Crime Beat: A Nordic visit
Jakob Melander is one of the rising stars in the Nordic Noir firmament. He did a number of gigs in Cape Town during the Open Book festival in September and that’s excuse enough to give him an outing here. His first novel was The House that Jack Built and his second, The Scream of the Butterfly, is about to be published in English. An extract will be posted on Crime Beat on Thursday. Check out Jakob’s website here. Here’s his top ten list of crime novelists, and two movies:
Sjöwall og Wahlöö: The Story of a Crime.
Ten Swedish crime novels with the chief of Homicide Martin Beck, that came to define Scandinavian crime fiction and Nordic Noir. All ten novels contain social commentary and critique of the Scandinavian social democratic welfare state, but are equally important for their great stories, their discussion of the role of men in Scandinavia and an all-encompassing melancholic Nordic tone. Undeniably written in it’s time, but mandatory reading nonetheless.
James Ellroy: Underworld USA
A trilogy on the USA in the late 1950s and s1960s, the assassinations of the Kennedy brothers and Martin Luther King – with the the interwoven complicity of the mob, FBI, politics and Hollywood celebrity. Deeply disturbing (and probably very close to the truth), it is written in Ellroy’s marked short-cropped style. Every sentence seems to jump at the reader, filled with suppressed violence and yet with a sinister poetry all of it’s own.
Dostoyevsky: Crime and Punishment
One of the true classics. Dostoyevsky’s novel is by no means a whodunnit – we know the killer and his motives even well before the murder. But as a study of the human mind and the compulsion to confess, this is indispensable.
Jo Nesbø: The Redeemer
Norwegian crime great. This, to me, is Harry Hole at his finest. A complex story that twists and turns through a snowclad, ice-glistening Oslo. The motive is completely believable and tactile and the resolution of the plot so deftly done that this writer will dare you to guess it before the very end.
Edgar Allan Poe: The Murders in the Rue Morgue
The first modern detective, and the first writer to use the modern metropolis as a backdrop to his crime story. This short-story (one of only three with detective mastermind Auguste Dupin) has all the landmarks that Conan Doyle later used in his stories about Sherlock Holmes, from the not-so-bright-as-the-detective narrator/sidekick, via the formidable mind of the detective himself down to the resolution of the case from an armchair – here we have it all (plus the use of the classifieds in the evening newspaper. And including the opening sequence through the streets of Paris with the perceived mind-reading that is later perfectly explained. This is the birth of modern crime fiction with it’s roots in and fascination with horror and the macabre. All in one short story. Nicely done!
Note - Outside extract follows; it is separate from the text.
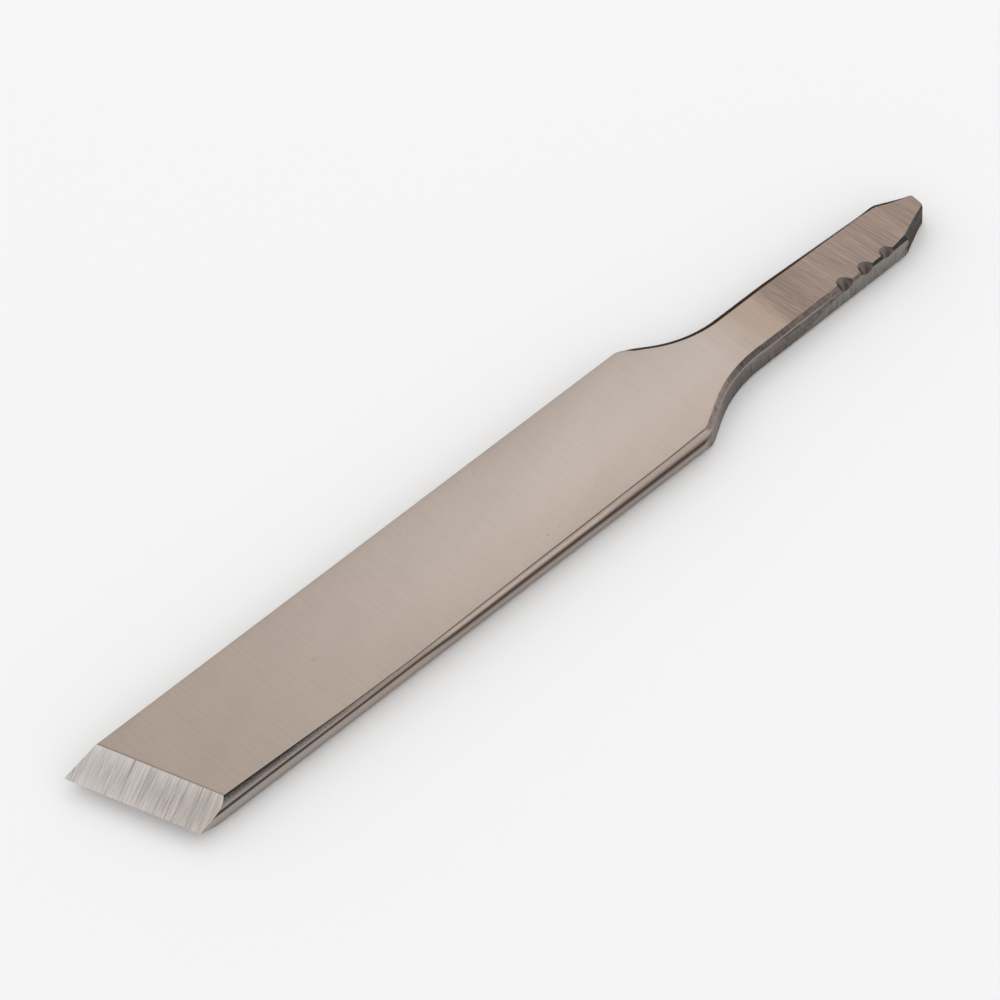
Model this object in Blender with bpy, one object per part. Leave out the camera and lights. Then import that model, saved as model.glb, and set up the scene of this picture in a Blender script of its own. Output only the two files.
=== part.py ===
# Woodturning skew chisel without its handle, ground from one flat bar of high-speed steel.
# It lies on its underside: +X runs from the cutting end to the tang, +Y is the long-point side, +Z is up.
# A station is a length along the chisel from the long point of its cutting edge.

import math

import bmesh
import bpy
import numpy as np
from mathutils import Matrix, Vector

# Bar
overall_length = 0.2543
blade_width = 0.03175
thickness = 0.00794

# Cutting end: a skewed edge at half the thickness, with one bevel above it and one below
skew_run = 0.0127
bevel_run = 0.0098

# Rolled long edge on the short-point side: how far its arrises stand in from the side.
# The lower one runs parallel; the upper one wanders, with these insets at these stations.
roll_inset_below = 0.00205
roll_stations = (0.0227, 0.0590, 0.0770, 0.1143, 0.1580, 0.1710)
roll_insets = (0.00203, 0.00083, 0.00054, 0.00098, 0.00139, 0.00175)
roll_fullness = 4.0

# Shoulders: a rounded corner, a straight run and a hollow sweep that runs out along the tang.
# The sweep takes this share of the step from the blade's side to the tang's.
corner_radius_far = 0.0085
corner_radius_near = 0.0105
sweep_share_far = 0.569
sweep_share_near = 0.536
sweep_radius_far = 0.0305
sweep_radius_near = 0.0340
near_wall_lean = 0.00062  # how far the near wall stands in at its top, beside the corner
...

Sophocles: Oedipus Rex – the first detective story, in which the detective’s investigation uncovers that he himself is the killer. ‘Nuff said!
Phillip Kerr: Berlin Noir Trilogy
The English thriller writer Phillip Kerr’s series about German police officer Bernie Günther in the Weimar Republic and Nazi Germany. Dashiell Hammet and Raymond Chandler in Berlin from 1928 to just before WWII. A great picture of Berlin, the evolution of the Nazi regime and top-notch crime stories. After the first three novels Kerr has written several more, but it’s the first three that really stand out. As they say in German: Gefundenes Fressen!
Robert Harris: Red Dragon
The novel that spawned Hannibal Lecter. There are many similarities with the sequel, The Silence of the Lambs, here. But this is even more chilling, and Francis Dollarhyde is a character you will not likely forget. Plus this is the novel that came to define the serial-killer novel while at the same time transgressing the genre. No mean feat.
And then two movies:
Sean Penn: The Pledge (after Dürrenmatt’s novel Das Versprechen)
Roman Polanski: China Town (with an original script by Robert Towne)
Arguably the best detective movie ever made. Set in LA in the thirties the movie features haunting performances by Nicholson, Faye Dunaway and John Huston. The plot in this tragic story about how doing something can actually be worse than doing nothing, seems much more complicated than it really is, and it is quite the perfect mix of European sensibility and American efficiency.